Dataset content:
────
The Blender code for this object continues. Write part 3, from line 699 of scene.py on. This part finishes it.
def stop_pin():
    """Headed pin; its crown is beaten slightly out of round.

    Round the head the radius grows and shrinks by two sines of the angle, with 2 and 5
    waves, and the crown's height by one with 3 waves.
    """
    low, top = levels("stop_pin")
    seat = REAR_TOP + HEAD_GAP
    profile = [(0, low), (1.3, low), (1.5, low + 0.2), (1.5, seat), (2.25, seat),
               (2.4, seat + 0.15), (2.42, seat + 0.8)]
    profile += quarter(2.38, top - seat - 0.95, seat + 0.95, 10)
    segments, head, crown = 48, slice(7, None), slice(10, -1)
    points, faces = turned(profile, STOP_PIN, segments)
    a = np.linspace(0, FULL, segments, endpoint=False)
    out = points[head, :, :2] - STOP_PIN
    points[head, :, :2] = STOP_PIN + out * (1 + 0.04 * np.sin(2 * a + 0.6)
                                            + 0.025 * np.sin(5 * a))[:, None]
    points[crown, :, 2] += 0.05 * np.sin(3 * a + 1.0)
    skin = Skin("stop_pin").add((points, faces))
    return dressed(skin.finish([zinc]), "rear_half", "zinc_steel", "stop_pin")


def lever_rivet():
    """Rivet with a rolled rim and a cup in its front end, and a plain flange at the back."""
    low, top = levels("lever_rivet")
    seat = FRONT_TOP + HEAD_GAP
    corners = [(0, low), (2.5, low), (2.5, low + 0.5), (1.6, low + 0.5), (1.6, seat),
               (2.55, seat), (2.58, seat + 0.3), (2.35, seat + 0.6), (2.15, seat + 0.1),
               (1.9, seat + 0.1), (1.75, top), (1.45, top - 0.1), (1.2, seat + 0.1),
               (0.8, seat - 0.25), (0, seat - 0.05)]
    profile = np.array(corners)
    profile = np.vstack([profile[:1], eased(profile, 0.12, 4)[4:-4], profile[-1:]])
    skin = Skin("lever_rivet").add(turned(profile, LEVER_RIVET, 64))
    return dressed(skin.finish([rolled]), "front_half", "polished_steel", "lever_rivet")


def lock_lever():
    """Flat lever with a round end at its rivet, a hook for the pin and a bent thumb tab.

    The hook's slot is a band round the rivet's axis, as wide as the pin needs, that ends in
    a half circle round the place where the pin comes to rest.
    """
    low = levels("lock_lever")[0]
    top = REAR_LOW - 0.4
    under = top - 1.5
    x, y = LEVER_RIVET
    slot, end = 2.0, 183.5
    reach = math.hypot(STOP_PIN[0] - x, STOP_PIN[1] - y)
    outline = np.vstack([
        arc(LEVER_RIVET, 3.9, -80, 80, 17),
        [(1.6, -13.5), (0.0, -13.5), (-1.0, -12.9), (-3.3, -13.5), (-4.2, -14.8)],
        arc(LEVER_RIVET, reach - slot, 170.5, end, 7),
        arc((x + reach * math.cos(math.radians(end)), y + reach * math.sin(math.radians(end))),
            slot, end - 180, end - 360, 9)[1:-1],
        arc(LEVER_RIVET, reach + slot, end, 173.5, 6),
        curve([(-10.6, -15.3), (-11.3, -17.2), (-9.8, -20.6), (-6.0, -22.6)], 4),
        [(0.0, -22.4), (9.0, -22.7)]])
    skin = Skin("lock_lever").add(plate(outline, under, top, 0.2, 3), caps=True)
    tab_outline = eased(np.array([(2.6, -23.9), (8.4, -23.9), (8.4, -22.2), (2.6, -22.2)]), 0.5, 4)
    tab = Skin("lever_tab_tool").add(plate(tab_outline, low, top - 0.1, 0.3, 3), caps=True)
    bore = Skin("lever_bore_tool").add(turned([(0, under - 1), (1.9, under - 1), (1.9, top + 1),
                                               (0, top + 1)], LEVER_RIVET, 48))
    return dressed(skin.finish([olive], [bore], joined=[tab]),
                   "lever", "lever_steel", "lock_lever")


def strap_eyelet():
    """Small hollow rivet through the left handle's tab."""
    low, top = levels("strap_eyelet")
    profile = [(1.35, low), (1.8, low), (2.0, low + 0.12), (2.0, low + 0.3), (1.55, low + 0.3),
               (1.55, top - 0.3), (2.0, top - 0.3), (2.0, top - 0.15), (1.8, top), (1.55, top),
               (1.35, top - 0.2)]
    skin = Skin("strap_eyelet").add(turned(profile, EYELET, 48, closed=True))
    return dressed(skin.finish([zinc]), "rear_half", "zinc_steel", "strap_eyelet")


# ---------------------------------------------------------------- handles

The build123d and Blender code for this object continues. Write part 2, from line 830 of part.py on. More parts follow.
────
Problem description: Repeat each record exactly, leaving nothing out.

Answer for this exercise:
The Blender code for this object continues. Write part 3, from line 699 of scene.py on. This part finishes it.
def stop_pin():
    """Headed pin; its crown is beaten slightly out of round.

    Round the head the radius grows and shrinks by two sines of the angle, with 2 and 5
    waves, and the crown's height by one with 3 waves.
    """
    low, top = levels("stop_pin")
    seat = REAR_TOP + HEAD_GAP
    profile = [(0, low), (1.3, low), (1.5, low + 0.2), (1.5, seat), (2.25, seat),
               (2.4, seat + 0.15), (2.42, seat + 0.8)]
    profile += quarter(2.38, top - seat - 0.95, seat + 0.95, 10)
    segments, head, crown = 48, slice(7, None), slice(10, -1)
    points, faces = turned(profile, STOP_PIN, segments)
    a = np.linspace(0, FULL, segments, endpoint=False)
    out = points[head, :, :2] - STOP_PIN
    points[head, :, :2] = STOP_PIN + out * (1 + 0.04 * np.sin(2 * a + 0.6)
                                            + 0.025 * np.sin(5 * a))[:, None]
    points[crown, :, 2] += 0.05 * np.sin(3 * a + 1.0)
    skin = Skin("stop_pin").add((points, faces))
    return dressed(skin.finish([zinc]), "rear_half", "zinc_steel", "stop_pin")


def lever_rivet():
    """Rivet with a rolled rim and a cup in its front end, and a plain flange at the back."""
    low, top = levels("lever_rivet")
    seat = FRONT_TOP + HEAD_GAP
    corners = [(0, low), (2.5, low), (2.5, low + 0.5), (1.6, low + 0.5), (1.6, seat),
               (2.55, seat), (2.58, seat + 0.3), (2.35, seat + 0.6), (2.15, seat + 0.1),
               (1.9, seat + 0.1), (1.75, top), (1.45, top - 0.1), (1.2, seat + 0.1),
               (0.8, seat - 0.25), (0, seat - 0.05)]
    profile = np.array(corners)
    profile = np.vstack([profile[:1], eased(profile, 0.12, 4)[4:-4], profile[-1:]])
    skin = Skin("lever_rivet").add(turned(profile, LEVER_RIVET, 64))
    return dressed(skin.finish([rolled]), "front_half", "polished_steel", "lever_rivet")


def lock_lever():
    """Flat lever with a round end at its rivet, a hook for the pin and a bent thumb tab.

    The hook's slot is a band round the rivet's axis, as wide as the pin needs, that ends in
    a half circle round the place where the pin comes to rest.
    """
    low = levels("lock_lever")[0]
    top = REAR_LOW - 0.4
    under = top - 1.5
    x, y = LEVER_RIVET
    slot, end = 2.0, 183.5
    reach = math.hypot(STOP_PIN[0] - x, STOP_PIN[1] - y)
    outline = np.vstack([
        arc(LEVER_RIVET, 3.9, -80, 80, 17),
        [(1.6, -13.5), (0.0, -13.5), (-1.0, -12.9), (-3.3, -13.5), (-4.2, -14.8)],
        arc(LEVER_RIVET, reach - slot, 170.5, end, 7),
        arc((x + reach * math.cos(math.radians(end)), y + reach * math.sin(math.radians(end))),
            slot, end - 180, end - 360, 9)[1:-1],
        arc(LEVER_RIVET, reach + slot, end, 173.5, 6),
        curve([(-10.6, -15.3), (-11.3, -17.2), (-9.8, -20.6), (-6.0, -22.6)], 4),
        [(0.0, -22.4), (9.0, -22.7)]])
    skin = Skin("lock_lever").add(plate(outline, under, top, 0.2, 3), caps=True)
    tab_outline = eased(np.array([(2.6, -23.9), (8.4, -23.9), (8.4, -22.2), (2.6, -22.2)]), 0.5, 4)
    tab = Skin("lever_tab_tool").add(plate(tab_outline, low, top - 0.1, 0.3, 3), caps=True)
    bore = Skin("lever_bore_tool").add(turned([(0, under - 1), (1.9, under - 1), (1.9, top + 1),
                                               (0, top + 1)], LEVER_RIVET, 48))
    return dressed(skin.finish([olive], [bore], joined=[tab]),
                   "lever", "lever_steel", "lock_lever")


def strap_eyelet():
    """Small hollow rivet through the left handle's tab."""
    low, top = levels("strap_eyelet")
    profile = [(1.35, low), (1.8, low), (2.0, low + 0.12), (2.0, low + 0.3), (1.55, low + 0.3),
               (1.55, top - 0.3), (2.0, top - 0.3), (2.0, top - 0.15), (1.8, top), (1.55, top),
               (1.35, top - 0.2)]
    skin = Skin("strap_eyelet").add(turned(profile, EYELET, 48, closed=True))
    return dressed(skin.finish([zinc]), "rear_half", "zinc_steel", "strap_eyelet")


# ---------------------------------------------------------------- handles

The build123d and Blender code for this object continues. Write part 2, from line 830 of part.py on. More parts follow.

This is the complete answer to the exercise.